Before her life becomes a rom-com, Natalie feels invisible at work and in the world. Some of this is certainly her fault, but fatphobia is also at play. Fatphobia chips away at the humanity of fat people from different angles. It means that Natalie gets used to being dehumanized; she doesn't expect others to have empathy for her when she's physically hurt, because they don't value her body. And it's no coincidence that Natalie's fantasy world includes a magically bigger apartment with unlimited clothing options, because discrimination against fat people isn't just a matter aesthetics and preferences—it affects everything from our ability to dress ourselves to our ability to make and save money, since there's a price to pay for being fat, even if it's just having to pay more to travel. Just as much as gender and race intersect with fat bodies, so, too, do economics and class.
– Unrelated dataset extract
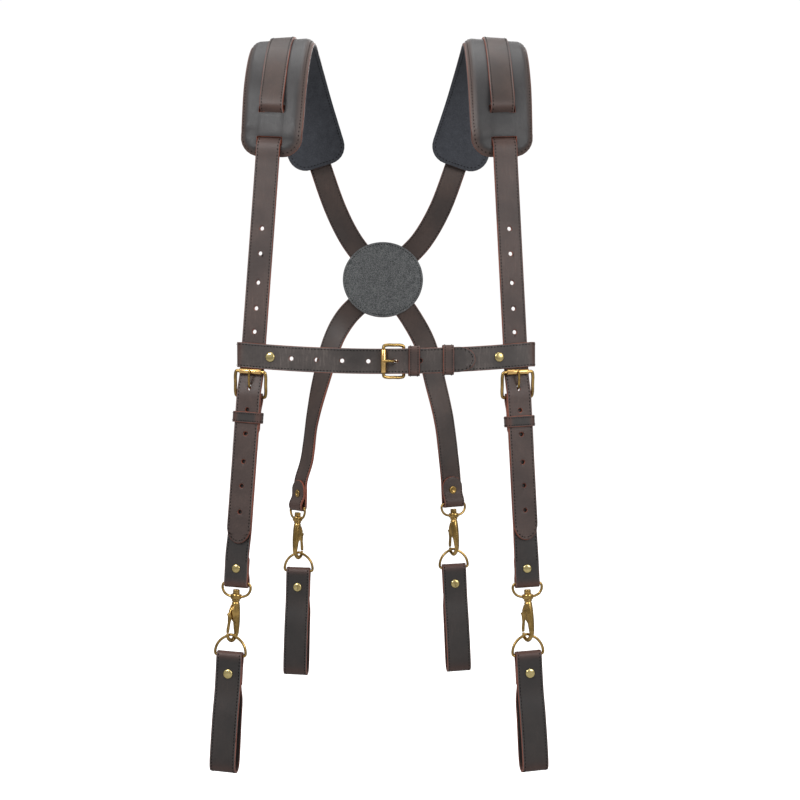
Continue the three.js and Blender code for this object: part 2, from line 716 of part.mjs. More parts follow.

I knew I could count on a plus-sized white comedian to take down a genre of films that prioritized thin women. But I ventured to see if Wilson could go further than that, and challenge what it means to be white and well-off and fat in the process; it isn't just about taking down rom-coms but about doing so in a way that isn't just a mouthpiece for white feminist values. But, in the end, that isn't what happened. Isn't It Romantic is fine, but it needed to do more than target an audience of girls who are 10 to 30 pounds overweight and still too jolted by the word "fat" to ever apply it to themselves, so they go for acceptable alternatives, like curvy, plus-sized—or thicc, if they're hip. But I'm not afraid to say I'm fat, I'm just disappointed I will be waiting even longer to see a realistic reflection of that experience onscreen.

Isn't It Romantic is in theaters now.